Infine il caso di Fernando Caro, che durante il
processo venne fisicamente e psicologicamente vessato dal personale della
prigione e minacciato di morte dagli altri detenuti. Venne tenuto sotto stretta
sorveglianza per la preoccupazione di un suo possibile suicidio e gli furono
somministrati dei farmaci che gli causarono perdita di memoria, letargia,
depressione e psicosi. Lo psichiatra chiamato dalla corte non trovò niente di
meglio che consigliare all’imputato di suicidarsi. La sua richiesta di appello
che chiedeva la revisione delle decisioni del suo processo fu rifiutata per
motivi tecnici. Alla notizia del rifiuto della corte federale, Caro scrisse:
«Nella mia richiesta di appello c’erano molte cose che avrebbero messo in
discussione il giudizio che ho subito. Sono state raccolte molte prove che
avrebbero dimostrato la mia innocenza e c’erano anche degli esperti disponibili
a pronunciarsi in mio favore con dei test che mi avrebbero scagionato. Quando il
mio avvocato mi ha detto che la richiesta di appello era stata respinta, è
stato come ricevere uno schiaffo in piena faccia. Adesso sono qui, con la testa
stretta tra le mani, a cercare di convincermi che tutto questo non sia vero».

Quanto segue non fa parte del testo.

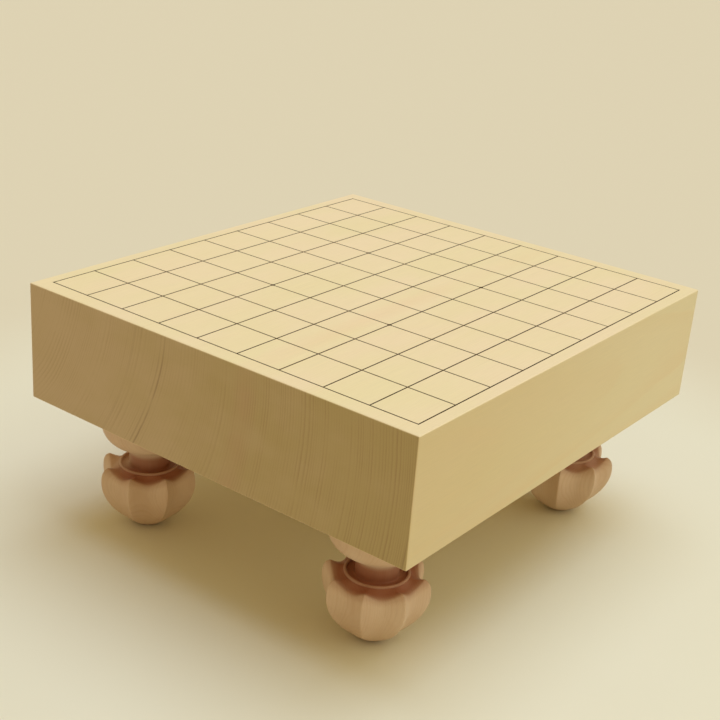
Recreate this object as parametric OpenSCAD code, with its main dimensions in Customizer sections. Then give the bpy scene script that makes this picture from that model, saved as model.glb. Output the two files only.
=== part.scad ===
/* [Board] */
// Width of the board, along the players' edges
board_w = 333; // [280:1:380]
// Depth of the board, from player to player
board_d = 364; // [300:1:420]
// Thickness of the board
board_t = 87; // [60:1:180]
// Chamfer that eases every edge of the board
edge_ease = 0.5; // [0.3:0.1:2]

/* [Playing grid] */
// Cells along each side of the grid
cells = 9; // [5:1:13]
// Bare wood between the grid and a side edge of the board
margin_x = 9.9; // [6:0.1:24]
// Bare wood between the grid and a player's edge of the board
margin_y = 12.8; // [6:0.1:24]
// Width of a lacquer line
line_w = 1; // [0.5:0.1:1.2]
// Height of the lacquer above the wood
line_rise = 0.12; // [0.05:0.01:0.3]
// Depth of the groove that a line lies in
line_sink = 0.18; // [0.1:0.01:0.4]
// Cells between a corner of the grid and its star point
star_cell = 3; // [1:1:4]
// Radius of a star point
star_r = 1.5; // [1:0.1:2.5]

/* [Leg] */
// Height from the floor to the underside of the board
leg_h = 100; // [94:1:140]
// Distance from a leg's axis to the board's side edge
leg_inset_x = 60; // [44:1:80]
// Distance from a leg's axis to the board's end edge
leg_inset_y = 58; // [44:1:80]
// Radius of the fruit at its ridges, at the widest level
fruit_r = 37.5; // [32:0.5:40]
// Height of the widest level above the floor
fruit_wide_z = 39; // [34:0.5:42]
// Height of the crown's tips above the floor
crown_z = 49.5; // [47:0.5:52]
// Radius of the crown at its tips
crown_r = 32; // [29:0.5:34]
// Radius of the flat sole, at its ridges
sole_r = 8.5; // [7:0.5:14]
// Radius of the crown's rim in the middle of a facet
rim_r = 28; // [25:0.5:29]
// Radius of the hollow between two tips
scallop_r = 18.5; // [14:0.5:22]
// Radius of the neck
neck_r = 14.5; // [12:0.5:17]
// Radius of the bead round the neck
bead_r = 20.5; // [19:0.5:23]
// Thickness of the bead
bead_t = 2.4; // [1.6:0.2:3]
// Height of the bead's top above the tips
bead_rise = 1; // [0.5:0.5:3]
// Height of the straight part of the neck above the bead
neck_h = 6; // [4:0.5:9]
// Height over which the neck swells out to the full shoulder
swell_h = 27; // [20:1:30]
// Radius of the shoulder against the board
shoulder_r = 35; // [30:0.5:38]

/* [Tenon] */
// Side of the square tenon on a leg
tenon_w = 30; // [20:1:36]
// Length of the tenon
tenon_l = 28; // [18:1:40]
// Chamfer round the tenon's end
tenon_lead = 1.5; // [0.5:0.5:3]
// Gap between tenon and mortise on each side
tenon_gap = 0.1; // [0.05:0.05:0.3]
// Gap past the end of the tenon
tenon_end_gap = 3; // [1:0.5:6]

/* [Sound recess] */
// Side of the square recess in the underside
recess_w = 90; // [60:1:110]
// Depth of the recess at its walls
recess_depth = 14; // [10:1:20]
// Width of the flat channel inside the walls
recess_channel = 6; // [5:0.5:10]
// How far the tip of the pyramid stays below the underside
recess_tip_gap = 3; // [1:0.5:6]

/* [Hidden] */

// Levels, counted from the floor
top_z = leg_h + board_t;
bead_z = crown_z + bead_rise;
swell_z = bead_z + neck_h;

// Size of the grid between the middles of its outer lines
grid_w = board_w - 2 * margin_x;
grid_d = board_d - 2 * margin_y;

// How far a cutter reaches past the face it opens
past = 1;
// How deep a turned or squared part of the leg is rooted in the next one
root = 3;
// Length of the straight prisms that shape and carve the fruit
prism_l = 3 * fruit_r;

// Leg positions as signs of X and Y
FRONT_LEFT = [-1, -1];
FRONT_RIGHT = [1, -1];
BACK_LEFT = [-1, 1];
BACK_RIGHT = [1, 1];
CORNERS = [FRONT_LEFT, FRONT_RIGHT, BACK_LEFT, BACK_RIGHT];

// The fruit has eight ridges, with a flat facet towards each side of the board
facets = 8;
facet_step = 360 / facets;
apothem_share = cos(facet_step / 2);

// Pull points of the curve from the sole to the widest level, as shares of its width and height
sole_pull = [0.45, 0.18];
wide_pull = [1, 0.56];
belly_steps = 12;
brow_steps = 5;

// Pull points of the curve from the neck to the shoulder, as shares of its width and height
neck_pull = [0.03, 0.41];
shoulder_pull = [0.95, 0.26];
swell_steps = 10;

// Slope of the crown's top, which falls from the neck to the hollows
crown_slope = 21;
// Radius of the groove between two crests of the crown's top
crest_groove_r = 18;
// Lean of the hollow between two tips
scallop_lean = 20;
// How far the crown's hollows lie below its tips at the bead
groove_drop = 0.7;
// Flats round a gouge cut
gouge_flats = 36;

fine = 96;
wood_colour = "#d9bf8c";
leg_colour = "#c9966b";
lacquer_colour = "#23211c";

// Foot of a leg's axis, on the floor
function leg_foot(corner) =
    [corner.x * (board_w / 2 - leg_inset_x), corner.y * (board_d / 2 - leg_inset_y), 0];

// Distance of grid line i from the middle, for a grid of the given size
function line_at(i, size) = (i / cells - 0.5) * size;

function bezier(a, b, c, d, t) =
    pow(1 - t, 3) * a + 3 * pow(1 - t, 2) * t * b + 3 * (1 - t) * t * t * c + pow(t, 3) * d;

// Ridge radius and height along the fruit, from the sole to above the tips
function belly_point(t) = let (
    rise = [fruit_r - sole_r, fruit_wide_z],
    sole = [sole_r, 0],
    wide = [fruit_r, fruit_wide_z],
    from_sole = sole + [rise.x * sole_pull.x, rise.y * sole_pull.y],
    to_wide = [sole.x + rise.x * wide_pull.x, rise.y * wide_pull.y]
) bezier(sole, from_sole, to_wide, wide, t);

function brow_point(angle) =
    [crown_r + (fruit_r - crown_r) * cos(angle), fruit_wide_z + (crown_z - fruit_wide_z) * sin(angle)];

fruit_profile = concat(
    [for (i = [0:belly_steps]) belly_point(i / belly_steps)],
    [for (i = [1:brow_steps]) brow_point(90 * i / brow_steps)]
);

// One pair of opposite facets, as a straight prism with the fruit's outline
module facet_pair() {
    right = [for (p = fruit_profile) [p.x * apothem_share, p.y]];
    left = [for (i = [len(right) - 1:-1:0]) [-right[i].x, right[i].y]];
    rotate([90, 0, 0])
        linear_extrude(height = prism_l, center = true)
            polygon(concat(right, left));
}

module fruit_body() {
    intersection_for (i = [0:facets / 2 - 1])
        rotate([0, 0, i * facet_step])
            facet_pair();
}

// Round cutter of narrow flats, as a carver's gouge leaves them
module gouge(r, h) {
    step = 360 / gouge_flats;
    linear_extrude(height = h, center = true)
        polygon([for (i = [0:gouge_flats - 1]) r * [cos((i + 0.5) * step), sin((i + 0.5) * step)]]);
}

// A groove that runs outward and down over each facet, which leaves crests towards the tips
module crest_groove() {
    translate([bead_r, 0, crown_z - groove_drop + crest_groove_r / cos(crown_slope)])
        rotate([0, 90 + crown_slope, 0])
            gouge(crest_groove_r, prism_l);
}

// A round hollow in the brow of each facet, which leaves pointed tips between
module scallop_cut() {
    rim_z = crown_z - groove_drop - (rim_r - bead_r) * tan(crown_slope);
    translate([rim_r, 0, rim_z])
        rotate([0, -scallop_lean, 0])
            translate([scallop_r, 0, 0])
                gouge(scallop_r, prism_l);
}

module fruit() {
    difference() {
        fruit_body();
        for (i = [0:facets - 1])
            rotate([0, 0, i * facet_step]) {
                crest_groove();
                scallop_cut();
            }
    }
}

// Half-round bead on the crown, round the foot of the neck
module bead() {
    bead_round = bead_t / 2;
    round_z = bead_z - bead_round;
    foot_z = crown_z - root;
    rotate_extrude($fn = fine) {
        translate([bead_r, round_z]) circle(r = bead_round, $fn = fine);
        translate([bead_r - bead_round, foot_z]) square([bead_t, round_z - foot_z]);
    }
}

function swell_point(t) = let (
    rise = [shoulder_r - neck_r, swell_h],
    low = [neck_r, swell_z],
    from_neck = low + [rise.x * neck_pull.x, rise.y * neck_pull.y],
    to_shoulder = low + [rise.x * shoulder_pull.x, rise.y * shoulder_pull.y]
) bezier(low, from_neck, to_shoulder, low + rise, t);

// Neck that swells out into the round shoulder against the underside of the board
module neck_and_shoulder() {
    rotate_extrude($fn = fine)
        polygon(concat(
            [[0, leg_h], [0, crown_z - root], [neck_r, crown_z - root]],
            [for (i = [0:swell_steps]) swell_point(i / swell_steps)],
            [[shoulder_r, leg_h]]
        ));
}

// Square tenon with its far edges taken off
module tenon() {
    half = tenon_w / 2;
    lead_z = tenon_l - tenon_lead;
    end_half = half - tenon_lead;
    outline = [[-half, -root], [half, -root], [half, lead_z], [end_half, tenon_l], [-end_half, tenon_l],
        [-half, lead_z]];
    translate([0, 0, leg_h])
        intersection_for (turn = [0, 90])
            rotate([90, 0, turn])
                linear_extrude(height = tenon_w, center = true)
                    polygon(outline);
}

module leg(corner) {
    color(leg_colour)
        translate(leg_foot(corner)) {
            fruit();
            bead();
            neck_and_shoulder();
            tenon();
        }
}

// Rectangle with its corners taken off
module eased_outline(a, b) {
    x = a / 2;
    y = b / 2;
    in_x = x - edge_ease;
    in_y = y - edge_ease;
    polygon([[in_x, -y], [x, -in_y], [x, in_y], [in_x, y], [-in_x, y], [-x, in_y], [-x, -in_y], [-in_x, -y]]);
}

// Block with every edge eased by a small chamfer
module eased_block() {
    translate([0, 0, leg_h + board_t / 2])
        intersection() {
            linear_extrude(height = board_t, center = true)
                eased_outline(board_w, board_d);
            rotate([90, 0, 0])
                linear_extrude(height = board_d, center = true)
                    eased_outline(board_w, board_t);
            rotate([90, 0, 90])
                linear_extrude(height = board_w, center = true)
                    eased_outline(board_d, board_t);
        }
}

// Square mortise for a leg's tenon
module mortise(corner) {
    side = tenon_w + 2 * tenon_gap;
    depth = tenon_l + tenon_end_gap;
    translate(leg_foot(corner) + [0, 0, leg_h + (depth - past) / 2])
        cube([side, side, depth + past], center = true);
}

// Square recess in the underside, with a low pyramid in its middle
module sound_recess() {
    base = recess_w / 2 - recess_channel;
    pyramid = [[0, recess_tip_gap], [base, recess_depth], [base, recess_depth + past],
        [-base, recess_depth + past], [-base, recess_depth]];
    translate([0, 0, leg_h])
        difference() {
            translate([0, 0, (recess_depth - past) / 2])
                cube([recess_w, recess_w, recess_depth + past], center = true);
            intersection_for (turn = [0, 90])
                rotate([90, 0, turn])
                    linear_extrude(height = recess_w, center = true)
                        polygon(pyramid);
        }
}

module star_outlines() {
    at = [star_cell, cells - star_cell];
    for (i = at, j = at)
        translate([line_at(i, grid_w), line_at(j, grid_d)]) circle(r = star_r, $fn = fine);
}

module line_outlines() {
    for (i = [0:cells]) {
        translate([line_at(i, grid_w), 0]) square([line_w, grid_d + line_w], center = true);
        translate([0, line_at(i, grid_d)]) square([grid_w + line_w, line_w], center = true);
    }
}

module board() {
    color(wood_colour)
        difference() {
            eased_block();
            for (corner = CORNERS) mortise(corner);
            sound_recess();
            translate([0, 0, top_z - line_sink])
                linear_extrude(height = line_sink + past) {
                    line_outlines();
                    star_outlines();
                }
        }
}

module lacquer_grid() {
    color(lacquer_colour)
        translate([0, 0, top_z - line_sink])
            linear_extrude(height = line_sink + line_rise)
                difference() {
                    line_outlines();
                    star_outlines();
                }
}

module star_points() {
    color(lacquer_colour)
        translate([0, 0, top_z - line_sink])
            linear_extrude(height = line_sink + line_rise)
                star_outlines();
}

module leg_front_left() { leg(FRONT_LEFT); }
module leg_front_right() { leg(FRONT_RIGHT); }
module leg_back_left() { leg(BACK_LEFT); }
module leg_back_right() { leg(BACK_RIGHT); }

board();
lacquer_grid();
star_points();
leg_front_left();
leg_front_right();
leg_back_left();
leg_back_right();
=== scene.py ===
"""A legged shogi board: a block of pale wood with a lacquered grid, on four carved legs."""

import math

import bmesh
import bpy
from mathutils import Matrix, Vector


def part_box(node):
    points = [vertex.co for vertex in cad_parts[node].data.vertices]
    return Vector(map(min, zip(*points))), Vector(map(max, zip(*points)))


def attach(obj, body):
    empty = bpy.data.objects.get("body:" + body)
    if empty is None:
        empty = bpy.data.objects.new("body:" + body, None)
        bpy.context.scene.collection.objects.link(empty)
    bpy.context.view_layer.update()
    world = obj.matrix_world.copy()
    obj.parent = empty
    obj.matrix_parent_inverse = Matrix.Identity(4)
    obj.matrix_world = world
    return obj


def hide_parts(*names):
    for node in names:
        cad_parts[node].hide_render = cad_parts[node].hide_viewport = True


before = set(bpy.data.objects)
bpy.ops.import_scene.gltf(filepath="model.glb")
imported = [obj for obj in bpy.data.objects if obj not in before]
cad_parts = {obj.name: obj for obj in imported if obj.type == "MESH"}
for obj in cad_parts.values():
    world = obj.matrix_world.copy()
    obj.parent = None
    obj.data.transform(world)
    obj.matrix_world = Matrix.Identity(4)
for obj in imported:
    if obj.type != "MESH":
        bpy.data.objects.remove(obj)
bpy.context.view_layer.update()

MM = 0.001

# Places and sizes that come from the frame, in millimetres
board_low, board_high = (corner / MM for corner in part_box("board"))
grid_low, grid_high = (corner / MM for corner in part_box("lacquer_grid"))
TOP_Z = board_high.z
LEG_H = board_low.z
LEG_NAMES = ("leg_front_left", "leg_front_right", "leg_back_left", "leg_back_right")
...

Assieme a Ray Allen, Caro aveva un’intensa relazione epistolare con molte
persone in Italia, anche con molte classi scolastiche di alunni e studenti.
Malgrado la malattia, l’età avanzata e un contesto terribile, Leonard
ancora resiste, ma James, Scotty, Domingo, Ray e Fernando sono tutti morti,
vittime di un tritacarne giudiziario per cui sembra valere ancora il vecchio
motto yankee: «l’unico indiano buono è l’indiano morto». In una lettera spedita
poco prima del suo decesso, Fernando Caro si augurava che «Se un giorno riuscirò
a uscire, libero da questa casa di ferro, passerò il resto della mia vita a
lottare contro la pena di morte, perché si può vivere, si può morire, ma
nessuno dovrebbe vivere aspettando di morire».